Wave Model: Explains interference, diffraction, and polarization.
Particle Model: Explains photoelectric effect, Compton effect, and blackbody radiation.
de Broglie Hypothesis and Matter Waves
In 1923, Louis de Broglie proposed that particles such as electrons also have wave-like properties. The wavelength associated with a particle is called the de Broglie wavelength:
$\lambda = \frac{h}{p} = \frac{h}{mv}$
where $p$ is the momentum, $m$ is mass, and $v$ is velocity.
The frequency of the matter wave is:
$f = \frac{E}{h}$
where $E$ is the total energy of the particle.
Experimental Evidence for Matter Waves
The wave nature of electrons is demonstrated by diffraction and interference experiments, such as passing electrons through a thin crystal or a double slit. The resulting patterns match those predicted for waves of wavelength given by de Broglie's formula.

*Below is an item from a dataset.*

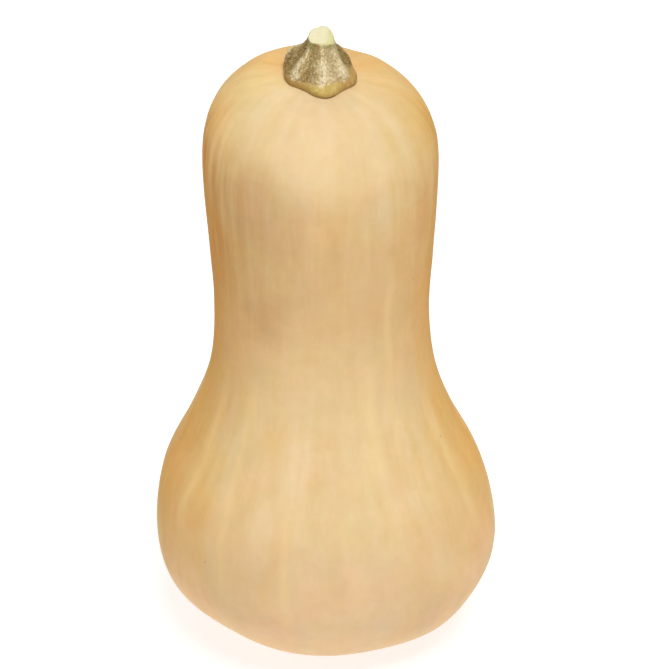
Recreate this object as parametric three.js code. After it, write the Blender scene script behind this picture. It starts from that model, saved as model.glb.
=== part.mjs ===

At high intensities, a clear interference pattern is observed, confirming the wave nature of electrons.
At low intensities, electrons arrive one at a time, but the overall pattern still builds up as an interference pattern, showing the probabilistic nature of quantum mechanics.
Summary Table: Key Equations
Concept | Equation | Description |
|---|---|---|
Stefan-Boltzmann Law | $P = \sigma A T^4$ | Total power radiated by a blackbody |
Wien's Law | $\lambda_p T = 2.90 \times 10^{-3} \ \mathrm{m \cdot K}$ | Peak wavelength of blackbody spectrum |
Photon Energy | $E = h f$ | Energy of a photon |
Photoelectric Effect | $K_{\text{max}} = h f - \phi$ | Maximum kinetic energy of ejected electron |
de Broglie Wavelength | $\lambda = \frac{h}{p}$ | Wavelength of a particle |
Example Applications:
Estimating the temperature of the Sun using Wien's Law.
Calculating the energy of photons in a microwave oven.
Determining the stopping potential in a photoelectric effect experiment.
Calculating the de Broglie wavelength of a moving electron or macroscopic object.